Records that describe objects:
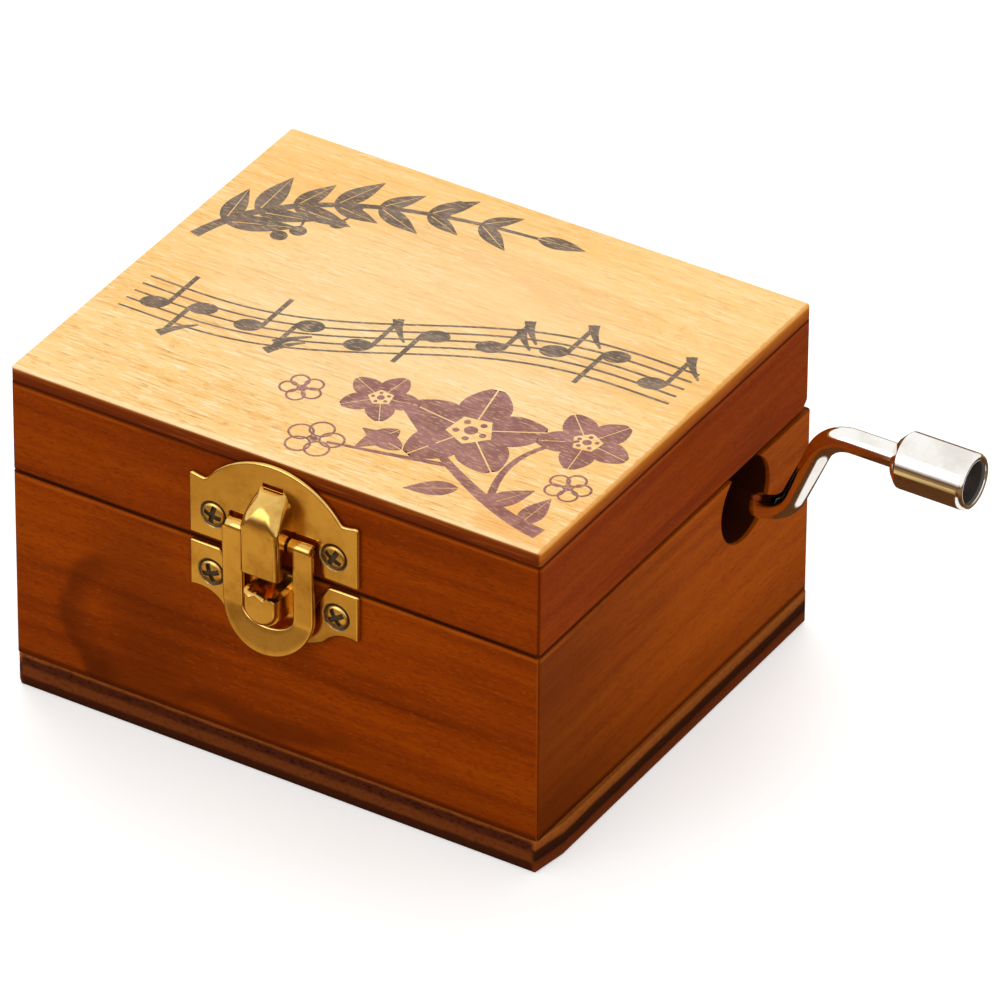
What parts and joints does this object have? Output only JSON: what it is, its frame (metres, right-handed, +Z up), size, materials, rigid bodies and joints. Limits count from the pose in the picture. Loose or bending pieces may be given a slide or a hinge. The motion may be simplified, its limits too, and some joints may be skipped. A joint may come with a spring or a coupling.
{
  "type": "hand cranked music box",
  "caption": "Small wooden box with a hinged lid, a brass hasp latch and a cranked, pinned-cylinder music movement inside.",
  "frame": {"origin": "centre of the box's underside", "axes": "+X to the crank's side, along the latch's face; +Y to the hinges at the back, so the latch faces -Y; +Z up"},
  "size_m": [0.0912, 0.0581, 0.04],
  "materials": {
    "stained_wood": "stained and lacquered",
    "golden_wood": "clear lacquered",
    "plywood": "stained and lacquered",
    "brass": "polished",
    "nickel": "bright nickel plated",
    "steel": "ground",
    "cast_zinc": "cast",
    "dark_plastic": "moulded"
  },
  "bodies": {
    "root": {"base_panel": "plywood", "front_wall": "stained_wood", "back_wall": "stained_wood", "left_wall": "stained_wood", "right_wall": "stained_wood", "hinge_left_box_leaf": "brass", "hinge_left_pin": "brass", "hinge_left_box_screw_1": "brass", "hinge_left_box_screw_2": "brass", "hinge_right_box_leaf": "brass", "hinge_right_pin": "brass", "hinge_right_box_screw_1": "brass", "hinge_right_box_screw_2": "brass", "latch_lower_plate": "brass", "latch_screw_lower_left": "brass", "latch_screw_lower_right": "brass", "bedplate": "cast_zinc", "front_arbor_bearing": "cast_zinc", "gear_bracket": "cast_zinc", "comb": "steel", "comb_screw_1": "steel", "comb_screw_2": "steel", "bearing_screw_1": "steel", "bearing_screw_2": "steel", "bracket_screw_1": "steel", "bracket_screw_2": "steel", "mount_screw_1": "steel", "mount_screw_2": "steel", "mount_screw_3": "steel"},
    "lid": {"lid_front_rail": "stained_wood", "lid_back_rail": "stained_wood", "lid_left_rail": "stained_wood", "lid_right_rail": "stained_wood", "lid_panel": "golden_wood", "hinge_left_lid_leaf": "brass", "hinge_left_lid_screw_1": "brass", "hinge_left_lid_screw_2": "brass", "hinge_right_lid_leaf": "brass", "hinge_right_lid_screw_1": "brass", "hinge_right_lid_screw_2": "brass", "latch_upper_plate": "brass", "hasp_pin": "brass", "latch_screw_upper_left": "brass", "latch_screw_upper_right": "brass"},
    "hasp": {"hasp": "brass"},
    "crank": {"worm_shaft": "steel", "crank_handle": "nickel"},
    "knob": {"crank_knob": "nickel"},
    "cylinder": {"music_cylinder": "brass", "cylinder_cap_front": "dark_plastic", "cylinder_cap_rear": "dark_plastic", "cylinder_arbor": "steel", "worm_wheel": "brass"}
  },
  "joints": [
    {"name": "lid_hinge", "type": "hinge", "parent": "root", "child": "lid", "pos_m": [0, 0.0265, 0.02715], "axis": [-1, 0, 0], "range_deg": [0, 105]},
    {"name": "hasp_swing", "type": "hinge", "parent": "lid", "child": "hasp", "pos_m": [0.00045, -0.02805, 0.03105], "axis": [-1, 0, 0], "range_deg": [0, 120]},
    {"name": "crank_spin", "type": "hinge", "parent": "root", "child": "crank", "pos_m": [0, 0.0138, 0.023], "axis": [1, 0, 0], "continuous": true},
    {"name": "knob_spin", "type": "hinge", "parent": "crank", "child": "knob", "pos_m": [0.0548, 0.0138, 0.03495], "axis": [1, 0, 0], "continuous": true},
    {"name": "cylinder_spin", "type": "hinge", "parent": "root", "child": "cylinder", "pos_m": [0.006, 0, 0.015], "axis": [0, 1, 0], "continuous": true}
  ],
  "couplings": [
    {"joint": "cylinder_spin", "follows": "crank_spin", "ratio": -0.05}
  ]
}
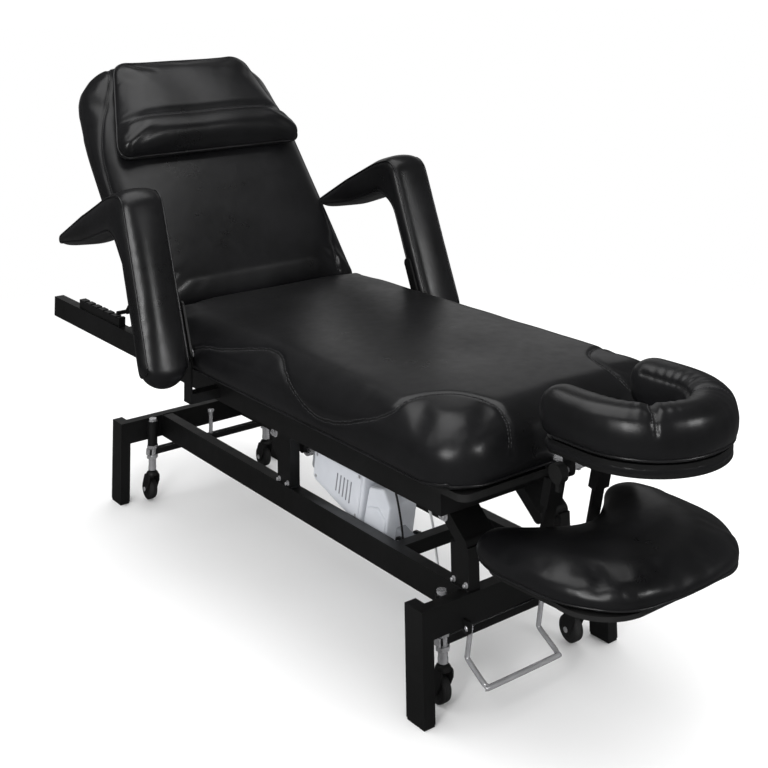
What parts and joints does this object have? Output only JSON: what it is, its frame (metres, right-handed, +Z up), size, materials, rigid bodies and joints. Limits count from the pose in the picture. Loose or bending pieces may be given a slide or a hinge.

• Set task
Go through the entries and repeat each one exactly.

• Response to this task
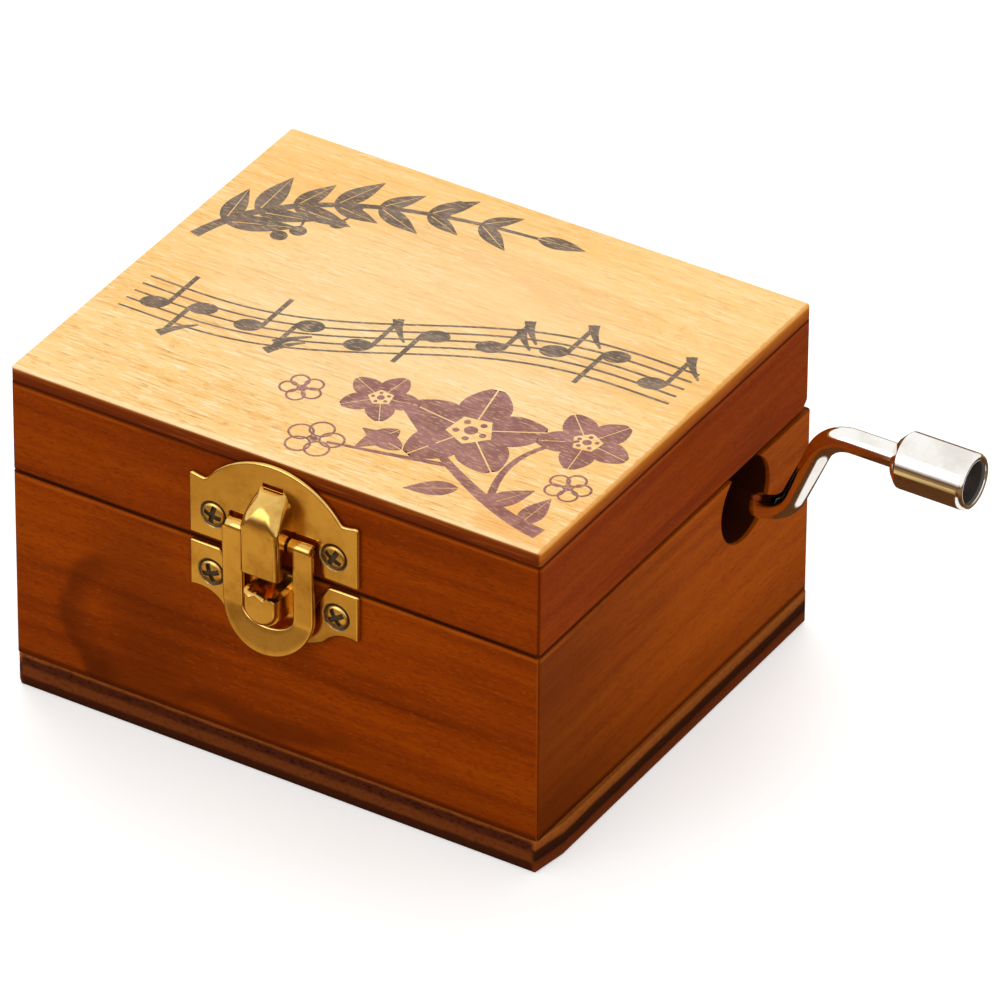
What parts and joints does this object have? Output only JSON: what it is, its frame (metres, right-handed, +Z up), size, materials, rigid bodies and joints. Limits count from the pose in the picture. Loose or bending pieces may be given a slide or a hinge. The motion may be simplified, its limits too, and some joints may be skipped. A joint may come with a spring or a coupling.
{
  "type": "hand cranked music box",
  "caption": "Small wooden box with a hinged lid, a brass hasp latch and a cranked, pinned-cylinder music movement inside.",
  "frame": {"origin": "centre of the box's underside", "axes": "+X to the crank's side, along the latch's face; +Y to the hinges at the back, so the latch faces -Y; +Z up"},
  "size_m": [0.0912, 0.0581, 0.04],
  "materials": {
    "stained_wood": "stained and lacquered",
    "golden_wood": "clear lacquered",
    "plywood": "stained and lacquered",
    "brass": "polished",
    "nickel": "bright nickel plated",
    "steel": "ground",
    "cast_zinc": "cast",
    "dark_plastic": "moulded"
  },
  "bodies": {
    "root": {"base_panel": "plywood", "front_wall": "stained_wood", "back_wall": "stained_wood", "left_wall": "stained_wood", "right_wall": "stained_wood", "hinge_left_box_leaf": "brass", "hinge_left_pin": "brass", "hinge_left_box_screw_1": "brass", "hinge_left_box_screw_2": "brass", "hinge_right_box_leaf": "brass", "hinge_right_pin": "brass", "hinge_right_box_screw_1": "brass", "hinge_right_box_screw_2": "brass", "latch_lower_plate": "brass", "latch_screw_lower_left": "brass", "latch_screw_lower_right": "brass", "bedplate": "cast_zinc", "front_arbor_bearing": "cast_zinc", "gear_bracket": "cast_zinc", "comb": "steel", "comb_screw_1": "steel", "comb_screw_2": "steel", "bearing_screw_1": "steel", "bearing_screw_2": "steel", "bracket_screw_1": "steel", "bracket_screw_2": "steel", "mount_screw_1": "steel", "mount_screw_2": "steel", "mount_screw_3": "steel"},
    "lid": {"lid_front_rail": "stained_wood", "lid_back_rail": "stained_wood", "lid_left_rail": "stained_wood", "lid_right_rail": "stained_wood", "lid_panel": "golden_wood", "hinge_left_lid_leaf": "brass", "hinge_left_lid_screw_1": "brass", "hinge_left_lid_screw_2": "brass", "hinge_right_lid_leaf": "brass", "hinge_right_lid_screw_1": "brass", "hinge_right_lid_screw_2": "brass", "latch_upper_plate": "brass", "hasp_pin": "brass", "latch_screw_upper_left": "brass", "latch_screw_upper_right": "brass"},
    "hasp": {"hasp": "brass"},
    "crank": {"worm_shaft": "steel", "crank_handle": "nickel"},
    "knob": {"crank_knob": "nickel"},
    "cylinder": {"music_cylinder": "brass", "cylinder_cap_front": "dark_plastic", "cylinder_cap_rear": "dark_plastic", "cylinder_arbor": "steel", "worm_wheel": "brass"}
  },
  "joints": [
    {"name": "lid_hinge", "type": "hinge", "parent": "root", "child": "lid", "pos_m": [0, 0.0265, 0.02715], "axis": [-1, 0, 0], "range_deg": [0, 105]},
    {"name": "hasp_swing", "type": "hinge", "parent": "lid", "child": "hasp", "pos_m": [0.00045, -0.02805, 0.03105], "axis": [-1, 0, 0], "range_deg": [0, 120]},
    {"name": "crank_spin", "type": "hinge", "parent": "root", "child": "crank", "pos_m": [0, 0.0138, 0.023], "axis": [1, 0, 0], "continuous": true},
    {"name": "knob_spin", "type": "hinge", "parent": "crank", "child": "knob", "pos_m": [0.0548, 0.0138, 0.03495], "axis": [1, 0, 0], "continuous": true},
    {"name": "cylinder_spin", "type": "hinge", "parent": "root", "child": "cylinder", "pos_m": [0.006, 0, 0.015], "axis": [0, 1, 0], "continuous": true}
  ],
  "couplings": [
    {"joint": "cylinder_spin", "follows": "crank_spin", "ratio": -0.05}
  ]
}
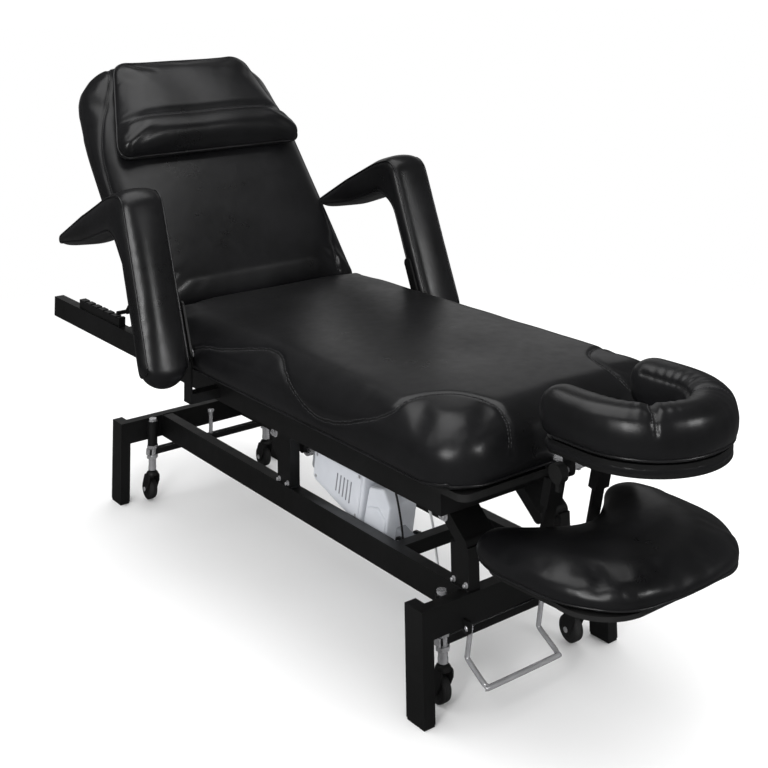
What parts and joints does this object have? Output only JSON: what it is, its frame (metres, right-handed, +Z up), size, materials, rigid bodies and joints. Limits count from the pose in the picture. Loose or bending pieces may be given a slide or a hinge.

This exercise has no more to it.